Any description of Chuck Goldmark as a person must begin at a sprawling, isolated wheat and cattle ranch in Eastern Washington. He and Peter grew up there in the company of two remarkable parents, John and Sally. Nature is often rough, winter and summer, in that part of the country, and the boys were always close to nature. As Chuck said later, "By giving us life on the ranch, John and Sally gave us something very special – the chance to learn things that few people ever learn. How a cow reacts to a cutting horse. What the grass is like in the spring. What the wind sounds like in a blizzard. We were in a place where your life was what you made it. No one else was in control. No one else was able to decide whether you could make it through the next day."
The boys picked rocks from the fields, ran farm machinery, planted and threshed wheat, herded cattle. They went to a one-room country school on the Indian reservation, and later to high school in town.
Chuck was a teenage boy when I first got to know him. He was already a capable ranch hand, and in the years that followed he became an airplane pilot, college student, international student leader, Army officer, law student, husband and father, and lawyer.
As a grown man he was physically strong and tireless, and even mountain climbing came naturally to him. His partner Jim Wickwire, who knows what he’s talking about, says that Chuck quickly became very good at mountaineering without ever making a full commitment to it.

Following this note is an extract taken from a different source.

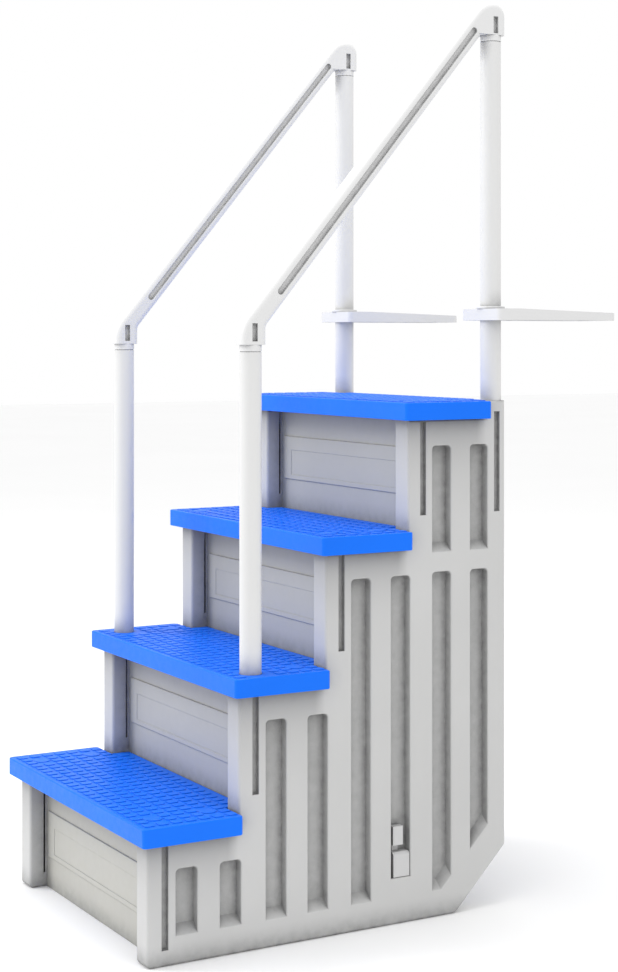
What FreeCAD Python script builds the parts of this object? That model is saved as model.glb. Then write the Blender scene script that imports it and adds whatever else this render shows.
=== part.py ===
"""Four-step in-pool ladder with two handrails and two deck flanges.

Millimetres. X runs across the steps, Y from the lowest step towards the pool wall, Z up.
The origin is on the pool floor, under the middle of the whole object.
"""
import FreeCAD, Part
import math
import os

# ---------------------------------------------------------------- driving sizes
step_count = 4
step_rise = 290.0
step_run = 215.0
first_step_height = 300.0

tread_width = 780.0
tread_thickness = 40.0
tread_nose = 22.0            # how far a tread stands out in front of its columns
tread_skin = 4.0
tread_rib = 3.0
tread_rib_pitch = 78.0
tread_corner_radius = 10.0
tread_edge_radius = 3.0
tread_foot_radius = 2.0
tread_ear_gap = 3.0          # between a tread's ear and the next column
tread_gap = 1.0              # between a tread's back edge and the riser behind it
tread_waist_gap = 2.0        # between a tread's back part and the side panels
tread_rib_places = (0.33, 0.66)  # cross ribs, as parts of the depth from front to back

frame_width = 720.0          # over the outer faces of the side panels
panel_thickness = 56.0
panel_wall = 4.0
panel_edge_radius = 6.0
panel_toe_radius = 10.0      # lowest front corner of the outline
panel_heel_radius = 20.0     # both ends of the sloped corner
panel_back_radius = 18.0     # of the upright corners behind the rear post
rear_socket_wall = 2.5       # behind the rear post
chamfer_height = 146.0       # sloped corner at the foot of the panel's back edge
chamfer_length = 145.0

recess_width = 50.0
recess_depth = 25.0
recess_slope = 20.0          # height of the sloped sill at the foot of each recess
recess_header = 60.0         # solid band between a recess and the step above
recess_foot = 60.0
recess_chamfer_band = 100.0  # solid band between a recess and the sloped corner
recess_offsets = (67.0, 171.0)   # from a column's front face to each recess of its bay
bridge_low = 97.0            # the horizontal band that splits the last bay's recesses,
bridge_high = 52.0           # measured down from the third tread's top

recess_lip_radius = 4.0      # rounding round the mouth of a recess
recess_corner_radius = 9.0   # of its outline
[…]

He did make a full commitment to his wife and children. As Peter says, "Chuck devoted himself to his family and had the unique ability to leave work and reenter family life with energy and tremendous enthusiasm. He played constantly with the children at activities they loved: electronics, books, puzzles, skiing, hiking, biking, and rocketry. . . . And if Annie needed Chuck for support, he immediately dropped everything to be there."
As a lawyer Chuck was brilliant and clear-minded; hard-working and well-spoken; cool under pressure; and unfailingly kind and generous. He brought out the best in everyone who worked with him – usually just by his example, but sometimes by exhortation. Barbara Clark recalls that Chuck was her first contact when she was hired to establish the Legal Foundation in 1984. She says: "I lived in Lynnwood at the time and on my first day of work there was a major snowstorm. I called Chuck to say I didn’t think I could make it in. In a matter of fact manner he indicated that I could make it, I just needed to apply myself with a little more energy to the problem. And, of course, I did make it . . ."
Above all, Chuck knew what being a lawyer should mean. He knew that just as the composer’s job is to create music (he was a great fan of Bach), and the artist’s job is to create beauty, the lawyer’s calling is to create justice. As Kevin Kelly has said, "Chuck believed that it is the responsibility of each of us . . . to try to improve some aspect of society beyond ourselves." He served that ideal with an ever-growing confidence, ability, and success, and without caring who got the credit.
I remember a remark made by the president of the Washington State Bar Association in the early 1980s. Chuck had just argued before the State Supreme Court in support of the IOLTA plan that would make millions of dollars in unused interest on lawyers’ trust accounts available for legal aid to the poor. The bar president did not know Chuck very well, but he was present for the hearing. He said afterward that hearing Goldmark argue that day had made him proud to be a lawyer.
Chuck was a co-founder of the Legal Foundation of Washington, and he became its president. There were other causes – the North Slope Eskimos and the Pike Place Market, among others – which he served with the highest distinction.
At 41 years of age Chuck was in his early prime. Given a normal life span, he would have accomplished much more for our community and our nation – but it was not to be.
Well, these few words are only a sketch, and we cannot bring back our friend and colleague. What we can do is to carry on the work he would have done had he lived, and in that way to give him and his family the one kind of immortality that is within our power to confer.
When we do that, we can be sure that if Chuck were here he would say: "Way to go. Today you gave it all you had. That’s good enough. But tomorrow, with a little more energy, you can do better."